Friday, December 01, 2006

Become yourself - a lesson in failure.

Monday I accepted a job I know I will be very successful at - and miserable at. It pays well.

I will work 45+ hours a week, which includes a half-day on Saturdays. Every Saturday. Hell starts Monday.

Oprah, you taught me nothing, but you can still wish me good luck.

___________________________

December 1st

On Oprah yesterday, actress Ellen Burstyn spoke about her book Lessons in Becoming Myself. Composed and elegant in crystal and silk at 73, she talked about the "tracks" that are laid when we are young and how hard it is to break free of their path. She claims it took 25 years to become awake in her life - to become who she was and what it meant when she made conscious choices.

Lessons learned from this leading lady: it is okay to choose your life, to be powerful and a woman and be loved all at the same time.

How, how, how?

Another idea that I really found striking came from actress Kimberly Elise who said she felt like it took her so long to meet and become her true self because she was a very young wife and mother. The job was so all-consuming that she didn't know who she was or what she wanted until she divorced. Now, she says, she has been able to take time to understand herself, to take care of herself and to choose a "track," a path that is her own. I can relate to this!

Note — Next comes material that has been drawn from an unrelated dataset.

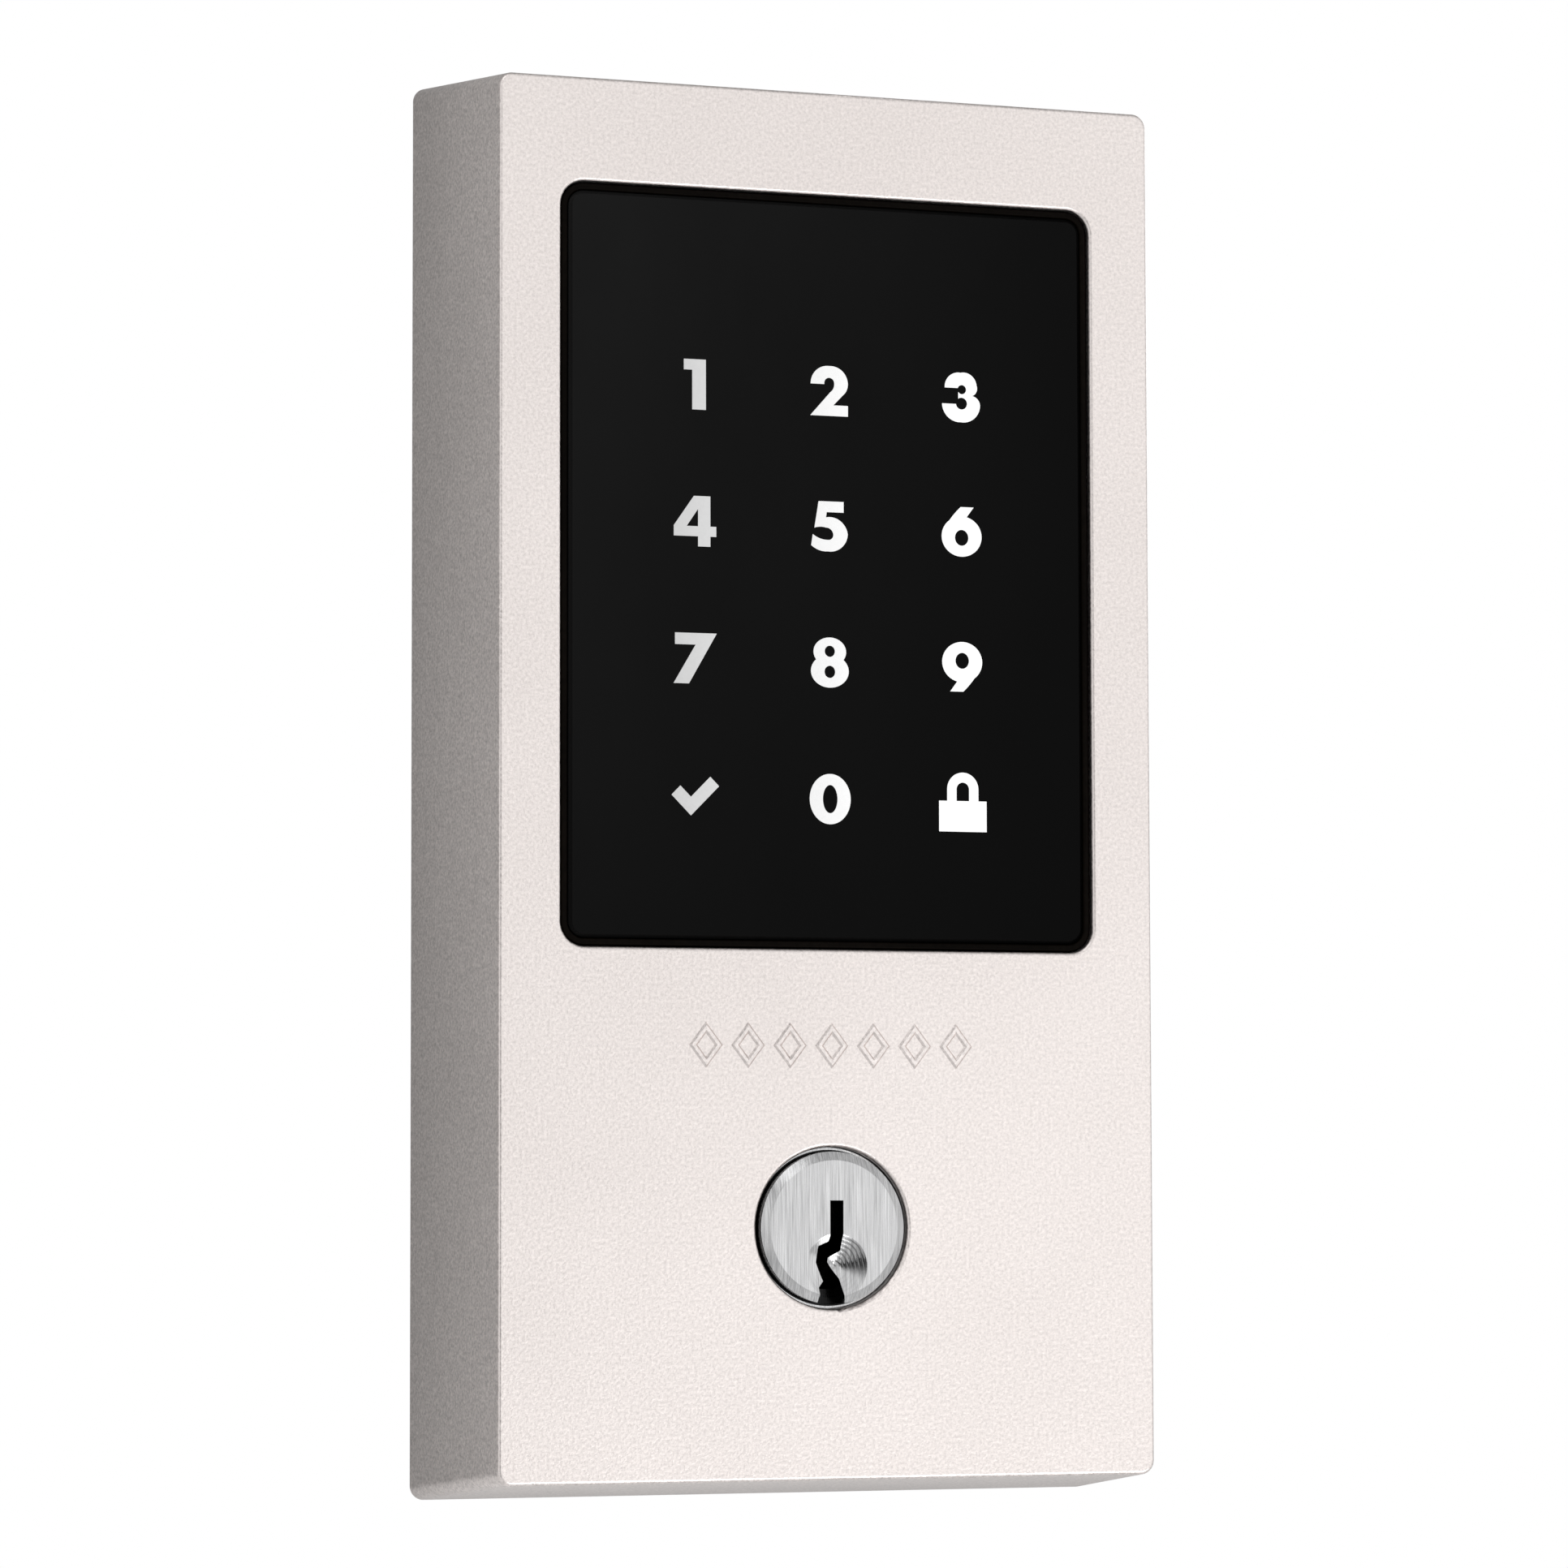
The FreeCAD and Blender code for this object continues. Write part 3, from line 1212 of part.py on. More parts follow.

I make flippant remarks about my "air-headedness" to other mothers who assure me that it is okay. Mothers just feel frazzled and foggy and half-asleep all the time. The three year old in me wants a better answer: why, why, why?

It is not okay.

This is the time that I have - right now and all the yesterdays missed.

I post about feeling indifferent about broken glass when I am barefoot, being asleep and perfectly functional at my job, being a blackhole for ownership - a void, in every sense of the word. I feel myself as a little blond girl in a red peacoat on the front of a Christmas card, but instead of peeking through a snowy window, it is a dirty one. And I'm not seeing just a Christmas tree or carolers, I'm watching a life that is wonderful, that is hopeful and weirdly mine. And I'm two-dimensional. I'm flat. I'm an outline or a cut-out. It is not possible to participate in such a life in the state I am in.

Oprah's graceful icons say that they met and beat and survived Struggle to become themselves. I have met Struggle and his persistent allies Doubt and Anxiety, and I have overcome them time and again - especially recently. But nothing. I am still asleep. I am still rolling down a track I have claimed but have no interest in. I am still making someone elses choices because it is so easy to do.

Now what?

Oh, great Oprah, are you out there? Your super-star guests have all the answers.